> Given task: Wherever the word "loose" shows up in a line, please copy that line.

> Provided data:
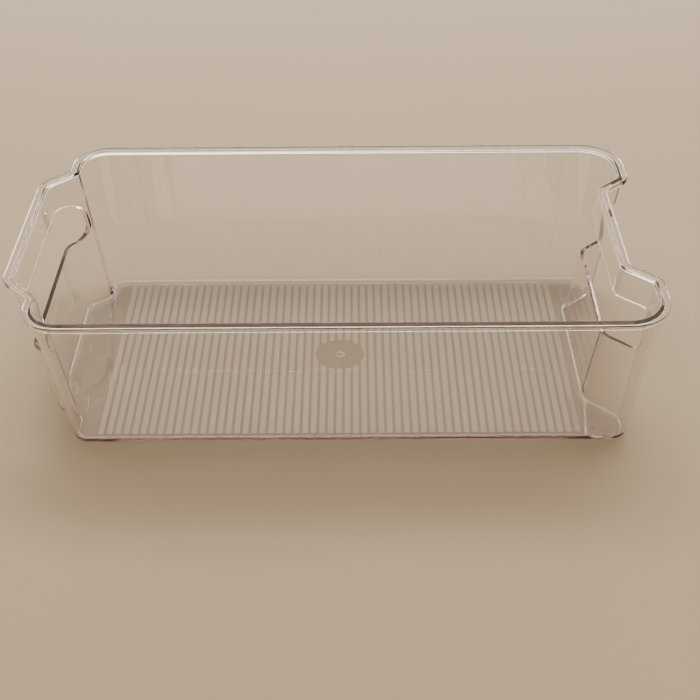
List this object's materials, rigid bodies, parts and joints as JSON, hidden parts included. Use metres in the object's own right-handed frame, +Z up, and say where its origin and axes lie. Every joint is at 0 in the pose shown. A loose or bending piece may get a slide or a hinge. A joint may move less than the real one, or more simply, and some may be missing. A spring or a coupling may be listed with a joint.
{
  "type": "refrigerator storage bin",
  "caption": "Long clear open-top tray with flared walls, a thick rim, an outward handle at one end and a recessed finger grip at the other.",
  "frame": {"origin": "centre of the bounding box in plan, on the surface that the foot bars stand on", "axes": "+X along the length towards the recessed end, +Y across the width towards the back, +Z up"},
  "size_m": [0.3692, 0.2038, 0.0953],
  "materials": {
    "clear_plastic": "clear polished styrene, slightly pink where it is seen edge-on",
    "frosted_plastic": "fine frosted texture on the floor's strips"
  },
  "bodies": {
    "root": {"floor_panel": "clear_plastic", "front_wall": "clear_plastic", "back_wall": "clear_plastic", "front_rim": "clear_plastic", "back_rim": "clear_plastic", "left_end_wall": "clear_plastic", "left_handle_band": "clear_plastic", "left_rim": "clear_plastic", "front_left_corner": "clear_plastic", "back_left_corner": "clear_plastic", "right_end_wall": "clear_plastic", "right_handle_band": "clear_plastic", "right_rim": "clear_plastic", "front_right_corner": "clear_plastic", "back_right_corner": "clear_plastic", "foot_bars": "clear_plastic", "gate_ring": "clear_plastic", "frosted_floor_strips": "frosted_plastic"}
  },
  "joints": []
}
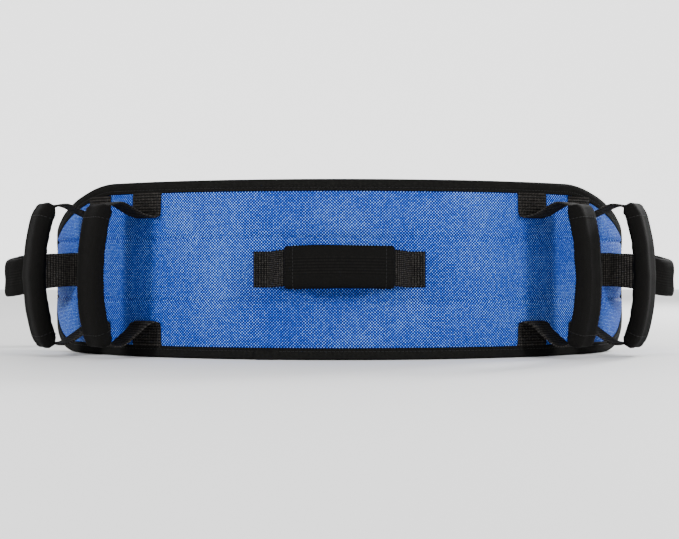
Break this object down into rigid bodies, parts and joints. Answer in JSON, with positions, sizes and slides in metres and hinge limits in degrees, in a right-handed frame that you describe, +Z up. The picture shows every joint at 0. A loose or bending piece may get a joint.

> Response to this exercise:
List this object's materials, rigid bodies, parts and joints as JSON, hidden parts included. Use metres in the object's own right-handed frame, +Z up, and say where its origin and axes lie. Every joint is at 0 in the pose shown. A loose or bending piece may get a slide or a hinge. A joint may move less than the real one, or more simply, and some may be missing. A spring or a coupling may be listed with a joint.
Break this object down into rigid bodies, parts and joints. Answer in JSON, with positions, sizes and slides in metres and hinge limits in degrees, in a right-handed frame that you describe, +Z up. The picture shows every joint at 0. A loose or bending piece may get a joint.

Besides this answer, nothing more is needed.